— Begin DATASET CONTENT —
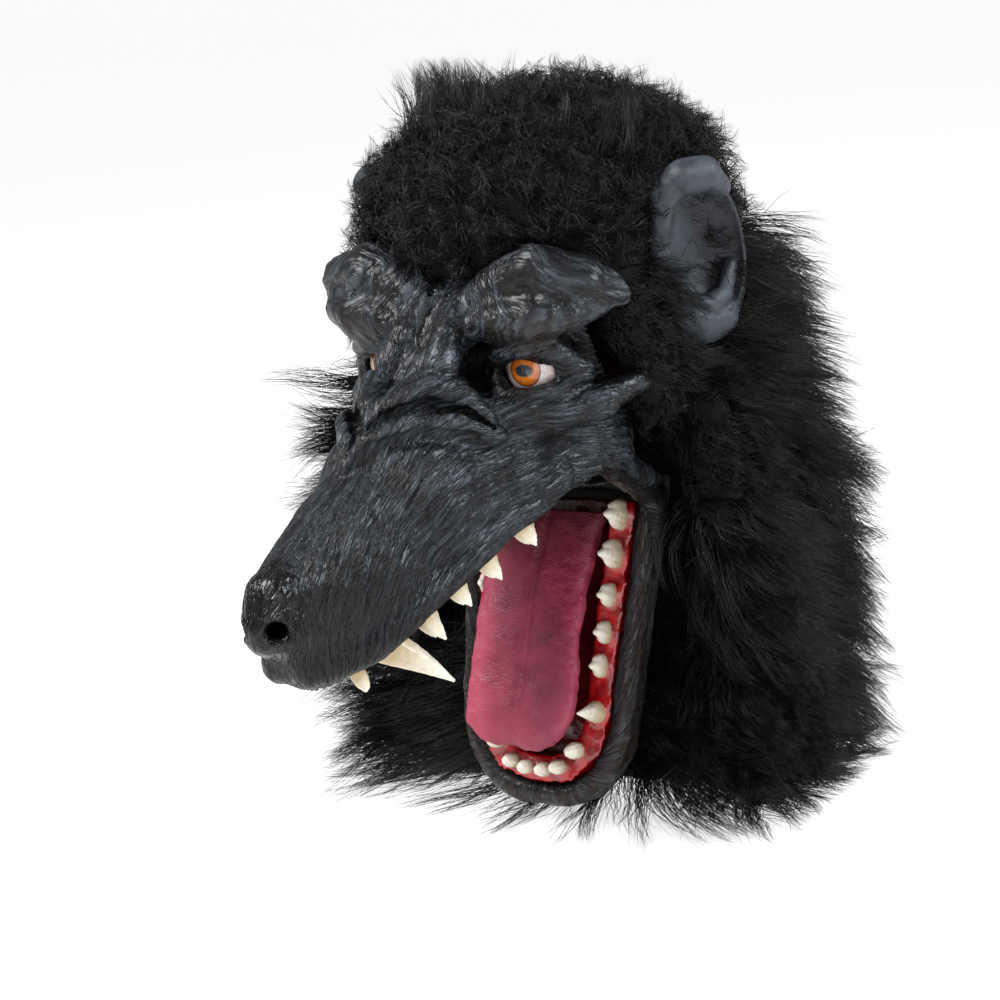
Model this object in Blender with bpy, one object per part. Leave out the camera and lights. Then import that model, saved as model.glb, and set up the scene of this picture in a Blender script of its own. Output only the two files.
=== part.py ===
"""Latex werewolf mask with a faux-fur hood, mouth wide open: the moulded face and jaw, their red
linings, the tongue, 34 teeth, two eyes, two ears and the five panels of the hood.

Everything is drawn in millimetres from the point of the fur's widow's peak, between the brows
(+X the mask's own left, -Y where it faces, +Z up), and place() carries that into the part's frame,
whose origin is the middle of the plane that the hood stands on. The soft moulded shapes are
fields, negative inside, that mesh_of() turns into closed meshes.
"""

import math

import bpy
import numpy as np

# The part's frame
PEAK_HEIGHT = 300.0  # widow's peak over the hood's bottom edge
PEAK_FORWARD = 19.0  # widow's peak in front of the middle of the length
MM = 0.001

# Latex
SKIN = 4.5  # wall of the face and jaw
GAP = 1.2  # between neighbouring pieces
FIELD_STEP = 1e-6

# Upper jaw: the lip line climbs from the nose to the mouth's corner, then drops to the hinge
CORNER_Y, CORNER_Z = 20.0, -90.5
LIP_SLOPE, CORNER_SLOPE = 0.382, -0.57
LIP_EDGE = 3.0  # the lips end this far under the lip line
LIP_Y = (-165, -150, -128, -100, -84, -62, -40, -19, 0, 20, 45, 90)
LIP_HALF_WIDTH = (12, 19, 25, 30, 34, 39, 43, 48, 53, 57, 60, 60)
GUM_WIDTH = 15.0
PALATE_RISE = 13.0

# Brows and the back edge of the face
BROW_TOP, BROW_TOP_X, BROW_SPREAD = 28.0, 46.0, 24.0
FACE_BACK, FACE_BACK_SLOPE = 14.0, 0.45
FACE_FOOT = -122.0  # below this the hood closes in under the face

# Eyes
EYE = (42.0, 6.0, -38.5)
EYE_RADIUS = 17.5

# Lower jaw: its own axes run along it from the throat (s) and up out of its floor (n)
JAW_ROOT = (0.0, 76.0, -133.0)
JAW_DROOP = math.radians(72.8)
JAW_LENGTH = 163.0
JAW_STRAIGHT = 110.0  # where the chin's curve starts
JAW_HALF_WIDTH = 61.0
JAW_NARROWING = 0.065
JAW_DEPTH = 27.0
JAW_SQUARENESS = 2.4
RIM_RADIUS = 6.0
GUM_TOP = 5.0
LOWER_GUM_WIDTH = 14.0
JAW_FLOOR = -13.0

# Hinges, as (y, z)
JAW_HINGE = (80.0, -116.0)
TONGUE_HINGE = (78.0, -138.0)

# Tongue
TONGUE_LENGTH, TONGUE_HALF_WIDTH, TONGUE_HALF_DEPTH = 131.0, 29.0, 10.0
TONGUE_TIP = 25.0
TONGUE_RISE = 20.0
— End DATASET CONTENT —
## WHAT TO DO
Write down again the exact lines running from the beginning of the data to the line containing "import numpy as np", with both ends included.

## WRITTEN RESPONSE
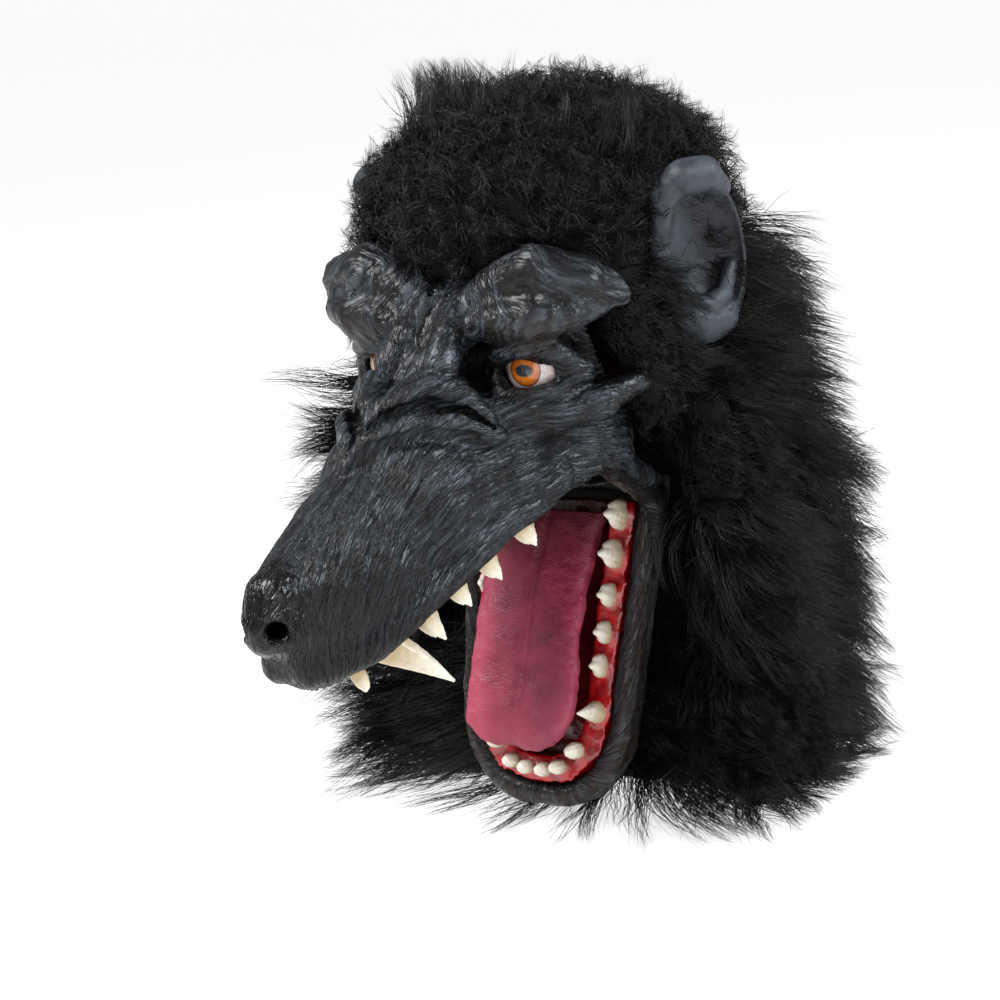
Model this object in Blender with bpy, one object per part. Leave out the camera and lights. Then import that model, saved as model.glb, and set up the scene of this picture in a Blender script of its own. Output only the two files.
=== part.py ===
"""Latex werewolf mask with a faux-fur hood, mouth wide open: the moulded face and jaw, their red
linings, the tongue, 34 teeth, two eyes, two ears and the five panels of the hood.

Everything is drawn in millimetres from the point of the fur's widow's peak, between the brows
(+X the mask's own left, -Y where it faces, +Z up), and place() carries that into the part's frame,
whose origin is the middle of the plane that the hood stands on. The soft moulded shapes are
fields, negative inside, that mesh_of() turns into closed meshes.
"""

import math

import bpy
import numpy as np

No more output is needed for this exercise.